Exercise requirements: Please output exactly the lines of the material from the first through the line containing "finish_of(node), body_of_node[node], [node])", and nothing more.
· · · · ·
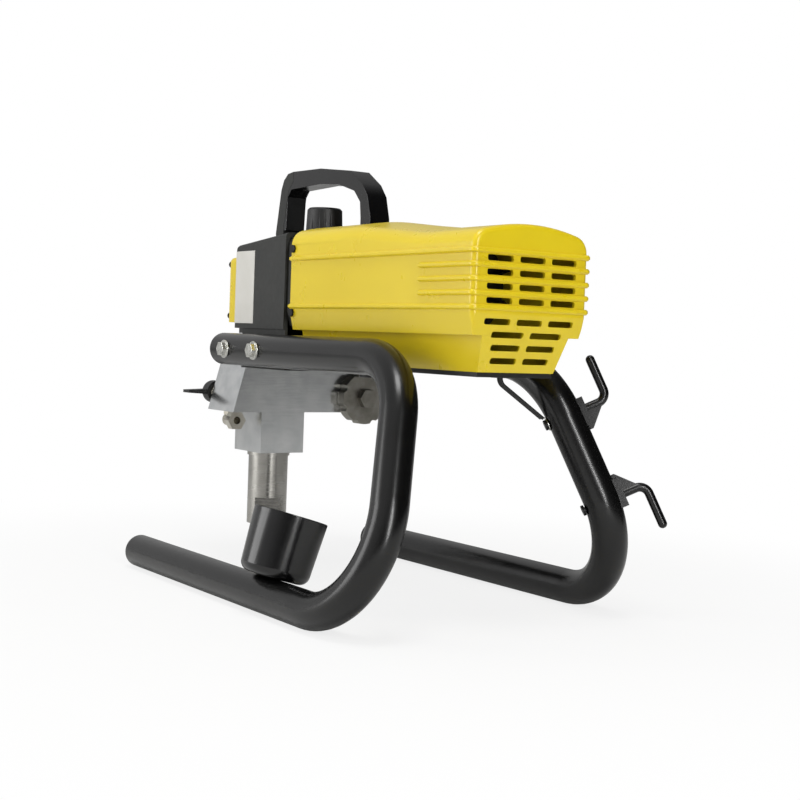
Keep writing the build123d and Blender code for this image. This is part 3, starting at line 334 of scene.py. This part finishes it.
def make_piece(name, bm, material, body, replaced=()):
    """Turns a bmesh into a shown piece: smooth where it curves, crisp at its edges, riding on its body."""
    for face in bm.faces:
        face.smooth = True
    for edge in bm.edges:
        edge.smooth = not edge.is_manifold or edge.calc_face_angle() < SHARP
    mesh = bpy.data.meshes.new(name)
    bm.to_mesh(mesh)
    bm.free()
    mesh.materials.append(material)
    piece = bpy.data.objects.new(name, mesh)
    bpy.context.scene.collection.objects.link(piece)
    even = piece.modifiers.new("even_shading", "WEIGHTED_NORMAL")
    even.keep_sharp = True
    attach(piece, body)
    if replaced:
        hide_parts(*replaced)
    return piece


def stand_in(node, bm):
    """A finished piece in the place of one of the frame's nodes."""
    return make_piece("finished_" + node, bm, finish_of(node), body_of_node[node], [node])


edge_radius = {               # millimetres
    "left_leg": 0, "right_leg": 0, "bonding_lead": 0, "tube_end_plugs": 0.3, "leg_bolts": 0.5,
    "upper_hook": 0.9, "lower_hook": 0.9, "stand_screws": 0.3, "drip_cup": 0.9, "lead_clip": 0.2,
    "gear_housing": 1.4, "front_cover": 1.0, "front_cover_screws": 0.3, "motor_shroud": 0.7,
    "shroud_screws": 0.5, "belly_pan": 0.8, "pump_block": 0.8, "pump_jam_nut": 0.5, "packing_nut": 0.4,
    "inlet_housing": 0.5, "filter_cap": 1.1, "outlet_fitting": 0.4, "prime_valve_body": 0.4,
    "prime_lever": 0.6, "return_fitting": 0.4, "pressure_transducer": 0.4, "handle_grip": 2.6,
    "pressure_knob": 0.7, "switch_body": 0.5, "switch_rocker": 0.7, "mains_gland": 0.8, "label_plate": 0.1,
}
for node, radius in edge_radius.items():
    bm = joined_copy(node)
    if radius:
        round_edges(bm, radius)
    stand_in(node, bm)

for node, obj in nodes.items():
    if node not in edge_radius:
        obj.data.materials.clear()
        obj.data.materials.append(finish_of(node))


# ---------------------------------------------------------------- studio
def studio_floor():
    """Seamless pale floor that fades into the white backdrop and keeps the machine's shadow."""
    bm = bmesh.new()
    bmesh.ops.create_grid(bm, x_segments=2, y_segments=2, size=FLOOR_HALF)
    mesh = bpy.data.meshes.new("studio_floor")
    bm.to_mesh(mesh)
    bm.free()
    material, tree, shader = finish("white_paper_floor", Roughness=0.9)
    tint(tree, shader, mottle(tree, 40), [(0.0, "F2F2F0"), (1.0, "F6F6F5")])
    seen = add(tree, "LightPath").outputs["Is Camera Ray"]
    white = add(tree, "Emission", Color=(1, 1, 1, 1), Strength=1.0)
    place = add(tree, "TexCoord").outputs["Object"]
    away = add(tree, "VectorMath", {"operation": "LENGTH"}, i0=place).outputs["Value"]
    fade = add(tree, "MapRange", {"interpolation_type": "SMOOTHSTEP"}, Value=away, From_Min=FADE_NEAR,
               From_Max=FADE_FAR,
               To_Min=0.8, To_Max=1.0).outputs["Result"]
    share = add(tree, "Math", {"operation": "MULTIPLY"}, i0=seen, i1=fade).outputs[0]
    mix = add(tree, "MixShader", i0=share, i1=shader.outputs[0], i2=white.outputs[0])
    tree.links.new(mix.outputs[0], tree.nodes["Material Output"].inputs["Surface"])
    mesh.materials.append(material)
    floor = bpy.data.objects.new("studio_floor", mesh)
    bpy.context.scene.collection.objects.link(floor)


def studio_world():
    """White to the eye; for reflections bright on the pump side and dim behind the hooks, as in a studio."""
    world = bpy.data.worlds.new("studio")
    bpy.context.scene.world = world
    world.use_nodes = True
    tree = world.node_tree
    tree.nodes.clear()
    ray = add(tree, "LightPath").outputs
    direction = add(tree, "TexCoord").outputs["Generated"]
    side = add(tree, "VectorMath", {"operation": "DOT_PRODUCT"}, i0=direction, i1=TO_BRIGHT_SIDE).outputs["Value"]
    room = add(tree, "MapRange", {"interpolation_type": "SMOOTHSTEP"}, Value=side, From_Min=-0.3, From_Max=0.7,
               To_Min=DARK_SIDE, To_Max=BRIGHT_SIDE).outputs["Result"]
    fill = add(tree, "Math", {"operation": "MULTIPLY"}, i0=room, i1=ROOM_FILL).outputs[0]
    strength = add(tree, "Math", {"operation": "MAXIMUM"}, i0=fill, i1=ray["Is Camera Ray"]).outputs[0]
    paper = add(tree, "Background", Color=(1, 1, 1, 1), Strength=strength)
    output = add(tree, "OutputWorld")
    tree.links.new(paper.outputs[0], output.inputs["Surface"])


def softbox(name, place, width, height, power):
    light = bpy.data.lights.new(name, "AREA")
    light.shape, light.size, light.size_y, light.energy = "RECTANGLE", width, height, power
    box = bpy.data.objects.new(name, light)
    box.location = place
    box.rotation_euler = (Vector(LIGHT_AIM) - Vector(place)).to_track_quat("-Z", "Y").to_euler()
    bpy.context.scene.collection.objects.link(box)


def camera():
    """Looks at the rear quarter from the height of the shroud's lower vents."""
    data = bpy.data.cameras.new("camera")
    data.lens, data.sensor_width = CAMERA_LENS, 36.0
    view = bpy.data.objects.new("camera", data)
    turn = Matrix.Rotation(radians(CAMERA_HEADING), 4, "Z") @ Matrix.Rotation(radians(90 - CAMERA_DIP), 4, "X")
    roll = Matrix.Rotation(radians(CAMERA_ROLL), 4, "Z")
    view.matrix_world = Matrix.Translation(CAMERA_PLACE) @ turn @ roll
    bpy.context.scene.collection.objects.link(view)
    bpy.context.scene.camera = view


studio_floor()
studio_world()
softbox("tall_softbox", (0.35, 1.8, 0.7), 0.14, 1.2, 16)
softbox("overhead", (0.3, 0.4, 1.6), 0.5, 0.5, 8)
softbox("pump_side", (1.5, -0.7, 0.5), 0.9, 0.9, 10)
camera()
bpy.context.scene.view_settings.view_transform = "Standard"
· · · · ·
Full solution:
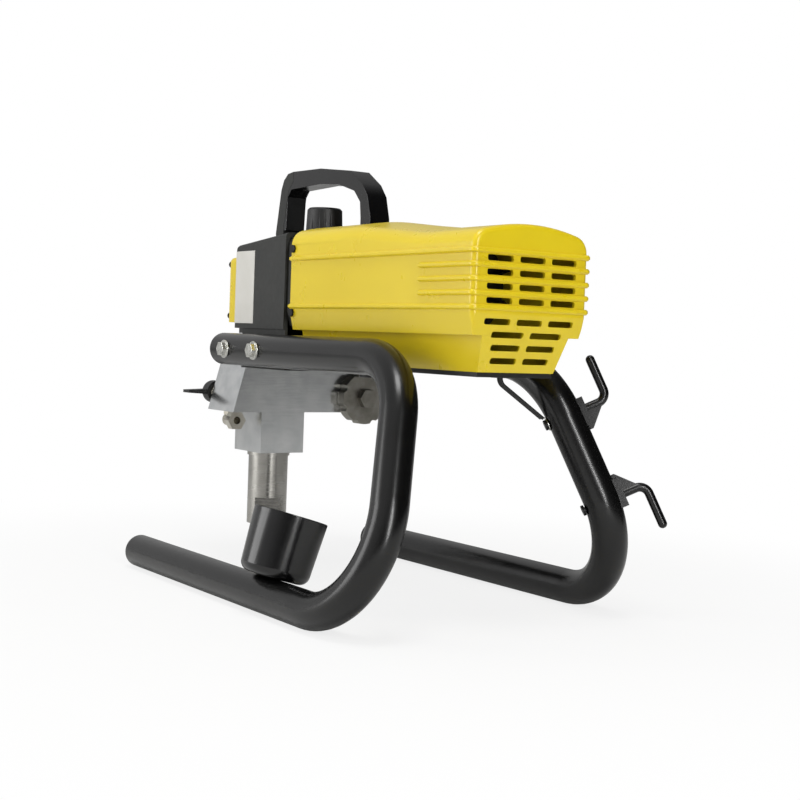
Keep writing the build123d and Blender code for this image. This is part 3, starting at line 334 of scene.py. This part finishes it.
def make_piece(name, bm, material, body, replaced=()):
    """Turns a bmesh into a shown piece: smooth where it curves, crisp at its edges, riding on its body."""
    for face in bm.faces:
        face.smooth = True
    for edge in bm.edges:
        edge.smooth = not edge.is_manifold or edge.calc_face_angle() < SHARP
    mesh = bpy.data.meshes.new(name)
    bm.to_mesh(mesh)
    bm.free()
    mesh.materials.append(material)
    piece = bpy.data.objects.new(name, mesh)
    bpy.context.scene.collection.objects.link(piece)
    even = piece.modifiers.new("even_shading", "WEIGHTED_NORMAL")
    even.keep_sharp = True
    attach(piece, body)
    if replaced:
        hide_parts(*replaced)
    return piece


def stand_in(node, bm):
    """A finished piece in the place of one of the frame's nodes."""
    return make_piece("finished_" + node, bm, finish_of(node), body_of_node[node], [node])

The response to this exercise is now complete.